Oui. Nous parlons de connecter les talents avec des opportunités, dans le recrutement. Ou dans le marketing et la vente. Mais, c’est effectivement très similaire si on recherche un avocat spécialisé en propriété intellectuelle à Sao Paolo ou un investisseur à Johannesburg. Nous faisons se rencontrer des professionnels et des opportunités. Et il y a une très longue liste de façons d’imaginer cette combinaison. Une opportunité ne prend pas seulement la forme d’un emploi, cela peut aussi être un investissement, une joint-venture, etc.

Avec l’expansion et la transformation de Linkedin, qui sont aujourd’hui vos concurrents ? Les grands réseaux sociaux, SAP, Salesforce ?

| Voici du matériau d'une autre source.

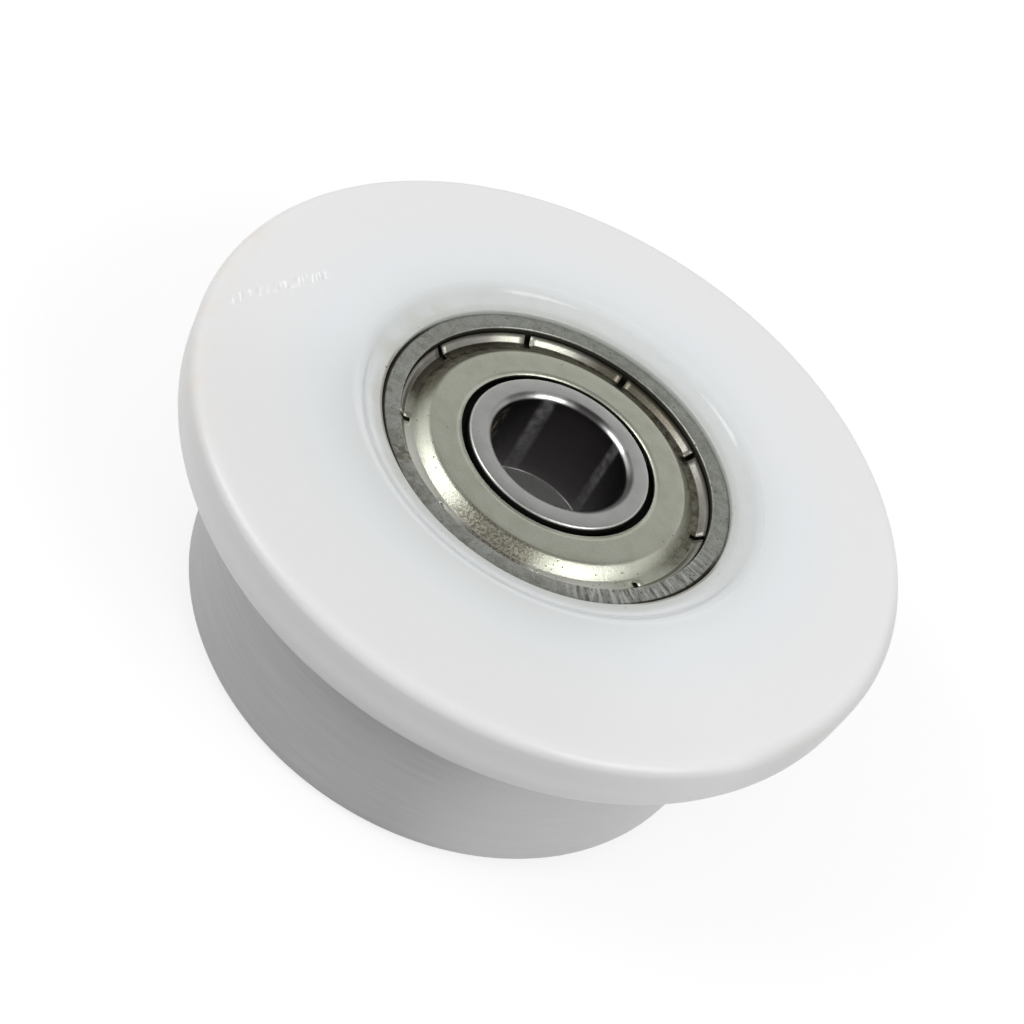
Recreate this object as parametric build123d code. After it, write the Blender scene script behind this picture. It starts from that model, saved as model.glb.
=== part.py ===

Notre principale concurrence aujourd’hui, en fait, c’est le temps. Nous nous battons pour ce que les professionnels ont de plus précieux et rare aujourd’hui : le temps et l’attention. Il y a tant de choses sur lesquelles les gens peuvent focaliser leur temps et leurs efforts. Ensuite, ce sont tous les autres moyens de résoudre le même problème. Et ça, c’est une cible extrêmement mouvante. Surtout dans l’acquisition de talents. Dans certaines régions, les gens utilisent plutôt les job-boards, dans d’autres les medias sociaux. Mais finalement, ce sont d’autres moyens de se battre pour obtenir le temps et l’attention des professionnels. Et pour nous, gérer la concurrence, c’est vraiment résoudre les problèmes d’une façon bien plus intelligente.

Cela dit, je pense qu’il y a vraiment la place pour de très nombreux modèles de recrutement. Notre aspiration n’est pas de devenir le moyen définitif d’y arriver, mais de proposer autant de valeur que possible dans ce domaine. Nous sommes dans un espace assez unique et nous n’avons pas vraiment un concurrent direct global. Entre 2010 et 2012, on avait encore des concurrents directs. Aujourd’hui, le paysage est complètement différent. Et c’est vrai partout dans le monde. Et quoiqu’il arrive, il faut absolument que nous continuions à innover, avec nos clients.